I saw a recent post by Michael Love (C: differential expression analysis of cell subtypes mixture) about the DeSeq2 function unmix() and I had a follow-up question (but did not want to hijack the original poster's question with one of my own.)
Could unmix() be used if you only know the expression profile of one of the "pure" populations but not the other? For instance my Tissue A sample, which has never been characterized before, unfortunately has a little bit of the well characterized Tissue B contaminating it...
Specifically, I have a bulk RNA seq data set where we enriched for a subset of epithelial cells in three different tissues, but we were not able to get 100% purity due to technical limitations/cell quantity and viability constraints which prevent us from doing flow sorting.
So now it is throwing off some of the differential expression analyses because genes expressed in the contaminating tissue type is showing up with high logFCs/low FDRs because they are expressed in one sample type but not at all in the others. It may be a hopeless cause and we will just have to be cautious in interpreting the data we have, but unmix() sounded like it could be a possibility.
If you're certain that most of your samples contain only Tissue A, then maybe you could use those samples to construct an expression profile for Tissue A and combine that with the pre-existing profile for Tissue B?
Hmm... Maybe?
Let me explain a bit more about what we have to see if that might make sense to consider...:
We took three different human tissues A, B, C and with these tissues we mechanically dissociated the epithelial cells (scraped them off with a scalpel blade).
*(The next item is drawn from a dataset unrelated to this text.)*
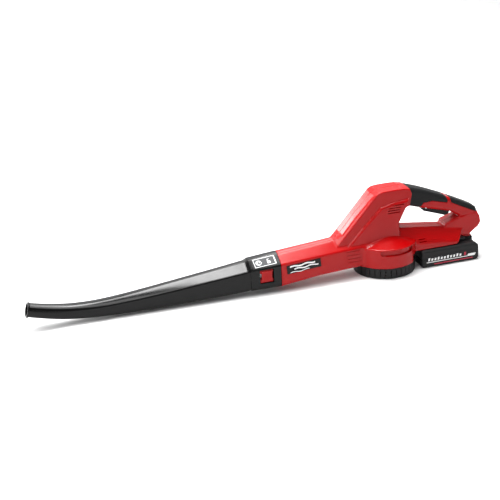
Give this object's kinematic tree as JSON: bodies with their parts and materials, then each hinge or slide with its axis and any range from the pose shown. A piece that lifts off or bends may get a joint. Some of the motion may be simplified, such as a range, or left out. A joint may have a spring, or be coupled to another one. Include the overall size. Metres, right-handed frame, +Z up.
{
  "type": "leaf blower",
  "caption": "Hand-held cordless leaf blower with a round under-body air intake, long curved clip-on nozzle, loop handle with trigger, and slide-on battery pack.",
  "frame": {"origin": "centre of the intake base's underside, on the fan's axis", "axes": "+Z up along the fan's axis, -X towards the nozzle, +X towards the battery, -Y the tool's left side"},
  "size_m": [0.8738, 0.121, 0.1639],
  "materials": {
    "red_shell": "moulded glossy red nylon",
    "black_gloss": "moulded glossy black plastic",
    "black_matte": "fine-grained dark grey plastic",
    "soft_grip": "soft over-moulded grip with fine dots",
    "label": "printed film label",
    "steel": "plain steel",
    "zinc": "zinc-plated steel",
    "brass": "plain brass",
    "copper": "laminated steel with enamelled copper wire",
    "magnet": "sintered ferrite",
    "carbon": "pressed carbon",
    "cell_wrap": "blue shrink film over a steel can",
    "board": "green circuit board",
    "pale": "natural white plastic"
  },
  "bodies": {
    "housing": {"housing_left": "red_shell", "housing_right": "red_shell", "grip_front": "soft_grip", "grip_rear": "soft_grip", "housing_screw_1": "zinc", "housing_screw_2": "zinc", "housing_screw_3": "zinc", "housing_screw_4": "zinc", "housing_screw_5": "zinc", "housing_screw_6": "zinc", "housing_screw_7": "zinc", "nameplate_left": "black_gloss", "nameplate_right": "black_gloss", "intake_base": "black_matte", "base_screw_1": "zinc", "base_screw_2": "zinc", "base_screw_3": "zinc", "base_screw_4": "zinc", "inlet_ring": "black_matte", "motor_can": "steel", "bearing_lower": "brass", "bearing_upper": "brass", "magnet_left": "magnet", "magnet_right": "magnet", "motor_end_cap": "black_matte", "brush_front": "carbon", "brush_rear": "carbon", "motor_plate": "zinc", "motor_screw_1": "zinc", "motor_screw_2": "zinc", "trigger_pin": "steel", "trigger_spring": "steel", "switch_body": "black_matte", "terminal_block": "black_matte", "contact_blade_1": "brass", "contact_blade_2": "brass"},
    "rotor": {"fan": "black_matte", "fan_nut": "zinc", "motor_shaft": "steel", "armature": "copper", "commutator": "brass"},
    "nozzle": {"nozzle": "black_gloss", "nozzle_label": "label", "lock_spring": "steel"},
    "lock_button": {"lock_button": "red_shell"},
    "trigger": {"trigger": "black_matte"},
    "switch_plunger": {"switch_plunger": "pale"},
    "battery": {"battery_tray": "black_matte", "battery_cover": "black_matte", "cell_1": "cell_wrap", "cell_2": "cell_wrap", "cell_3": "cell_wrap", "cell_4": "cell_wrap", "cell_5": "cell_wrap", "cell_board": "board", "release_spring": "steel"},
    "release_button": {"release_button": "red_shell"},
    "gauge_button": {"gauge_button": "pale"}
  },
  "joints": [
    {"name": "fan_spin", "type": "hinge", "parent": "housing", "child": "rotor", "pos_m": [0, 0, 0.04], "axis": [0, 0, 1], "continuous": true},
    {"name": "nozzle_slide", "type": "slide", "parent": "housing", "child": "nozzle", "axis": [-0.9994, 0, -0.034], "range_m": [0, 0.055]},
    {"name": "lock_press", "type": "slide", "parent": "nozzle", "child": "lock_button", "axis": [0, 1, 0], "range_m": [0, 0.0035], "stiffness_N_per_m": 400, "springref_m": -0.002, "deforming": ["lock_spring"]},
    {"name": "trigger_pull", "type": "hinge", "parent": "housing", "child": "trigger", "pos_m": [0.08, 0, 0.1125], "axis": [0, -1, 0], "range_deg": [0, 7], "stiffness_Nm_per_rad": 0.6, "springref_deg": -11.46, "deforming": ["trigger_spring"]},
    {"name": "plunger_travel", "type": "slide", "parent": "housing", "child": "switch_plunger", "axis": [0, 0, 1], "range_m": [0, 0.002]},
    {"name": "battery_slide", "type": "slide", "parent": "housing", "child": "battery", "axis": [1, 0, 0], "range_m": [0, 0.125]},
    {"name": "release_press", "type": "slide", "parent": "battery", "child": "release_button", "axis": [0, 0, -1], "range_m": [0, 0.003], "stiffness_N_per_m": 500, "springref_m": -0.002, "deforming": ["release_spring"]},
    {"name": "gauge_press", "type": "slide", "parent": "battery", "child": "gauge_button", "axis": [-1, 0, 0], "range_m": [0, 0.0008], "stiffness_N_per_m": 500, "springref_m": -0.0005}
  ],
  "couplings": [
    {"joint": "plunger_travel", "follows": "trigger_pull", "m_per_rad": 0.016}
  ]
}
This gave us about a 90-95%ish epithelial cell purity when we went back later and looked at it by FACs analysis. The cell viability after dissociation/RNA quantity and integrity that we could even get from the mechanical dissociation was already pretty low and we were not able to flow sort the samples for epithelial markers because of this...
With the data, we ideally want to ask the question of how does the transcriptional profile of the epithelial cells from these three tissues compare, what genes are DE between the tissues, and does this hint at any underlying differences in biological function between the tissues.
The issue we are having though is that Tissue C is anatomically embedded in Tissue X, and when we mechanically dissociated Tissue C it seems some of that 5-10% contaminating cells are from Tissue X. While Tissues A and B are not embedded in another tissue type and the contaminating population in them is immune cell/stromal cells most likely which do not seem to be vastly different between Tissue A, B, and C I think since I don't see the DGE analyses dominated by these types of genes.
So, when we go to compare Tissue C to Tissue A or B, we see a lot of signal that is most likely coming from the contaminating Tissue X population and we cannot easily conclude what might be the true underlying differences. Tissue X is well characterized and has publicly available RNA-Seq data.
Is Tissue C perhaps a lost cause?
Thank you for the reply/insight :D!
this is a similar situation to our case with the mixture of samples (from the original post you mentioned).
I was wondering if it is possible to artificially add RNA from tissue X to the second batch of samples (tussues A or B) to create a base line for this changes. similar to Spike-Ins used in a RNA-Seq. I am not sure if this is feasible both from the biological side (get pure tissue X ) and from the statistical side (create an even bigger bias). I guess the problem would be to know how much of tissue X to add to the other samples. But if you already can assess that there is something like 5-10% contamination of tissue C with tissue X, this might be a starting point.
Would this be a statistical valid idea?